Haji-Sheikh says that after that June 15 closed session, NIU board chairman John Butler displayed a summary of Baker’s severance agreement on a screen and read it aloud. Following that three-minute presentation Butler asked for an immediate vote on the proposed agreement. No board members spoke before voting unanimously to approve the severance agreement, and no one from the public spoke.

“Indeed, the board’s conduct strongly suggests that the board intended to and took steps to vote on the severance agreement without any input whatsoever from the public.”

Haji-Sheikh said that at a subsequent meeting June 28 to appoint Baker’s interim replacement, Chairman Butler admitted that “for about three weeks the board has been focused primarily on the transition of the presidency.” Yet despite knowing before the June 15 meeting that Baker was going to resign, she argued, the agenda item associated with that resignation and severance agreement, “in no way reflected the board’s understanding of the action it anticipated taking.”

Haji-Sheikh noted that it has been the NIU board’s practice to address open session agenda items prior to going into closed session. But in what she termed “a stark departure from past practice,” open board discussion of Item 13 on the agenda, “Presidential Employment,” was conducted only after the seven-hour closed session. Haji-Sheikh called that terminology “vague, misleading and incomplete.”

“… anyone reviewing Item 13 would reasonably conclude that summary approval of Dr. Baker’s continued employment was on the agenda.”

Baker, a former business professor and administrator who became NIU’s 12th president in July, 2013 had been a controversial figure. The university’s Governor’s Office of Executive Inspector General (OEIG) began an investigation into the allegations in 2015. It forwarded the report to the NIU board on Aug. 23, 2016, but the report wasn’t released to the public until May 31, 2017, when the Executive Ethics Commission did so.

That report found that Baker and three administrators under him had allegedly run afoul of ethics rules in 2013 and 2014 when they hired consultants using the wrong classifications, retained them on staff too long and paying them more money than allowed under contract rules.

Baker addressed the OEIG report in a May 31, 2017 commentary on the university’s website. He said his use of outside consultants was necessitated by upheaval from an investigation into alleged misconduct within the university police department by an array of federal and state agencies. Baker said that in the wake of that investigation, the executive vice president and chief of operations in the former Division of Finance and Facilities had taken a leave of absence.
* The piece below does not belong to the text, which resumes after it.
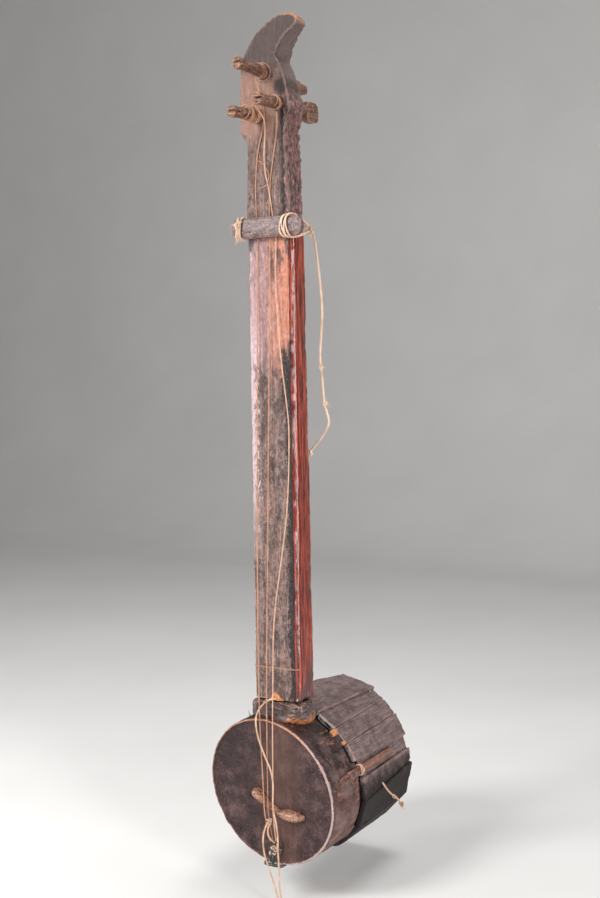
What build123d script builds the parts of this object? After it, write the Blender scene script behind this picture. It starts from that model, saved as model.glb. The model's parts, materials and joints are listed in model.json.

Baker said that administrative void occurred at a time when the university was dealing with “significant strategic, structural and financial challenges related to student recruitment and retention, state support of public higher education and pension obligations.”

Given the circumstances, Baker said, “there was a need to quickly engage outside experts skilled in culture change and financial management for an unbiased and comprehensive assessment.”

Baker said that when the OEIG approached his office with concerns over the consultants, he worked with the board to address this concerns.

While saying he “took responsibility for the mistakes identified,” and vowed to work with the board, Baker flatly refuted allegations that he sought to circumvent any rules. Saying that the OEIG found that “there were no violations of the state’s Ethics Act,” Baker said, “I disagree with any implications that there was intent to circumvent NIU’s guidelines or state regulations.”

Besides asking for attorneys’ fees, Haji-Sheikh is asking the court to formally find that the NIU board violated the Open Meetings Act, declare the separation agreement with Baker null and void, and “enjoin NIU from future violations of the OMA …”

The next hearing on the case before Judge Bradley J. Waller is scheduled for 1:30 p.m. Nov. 22 in Sycamore.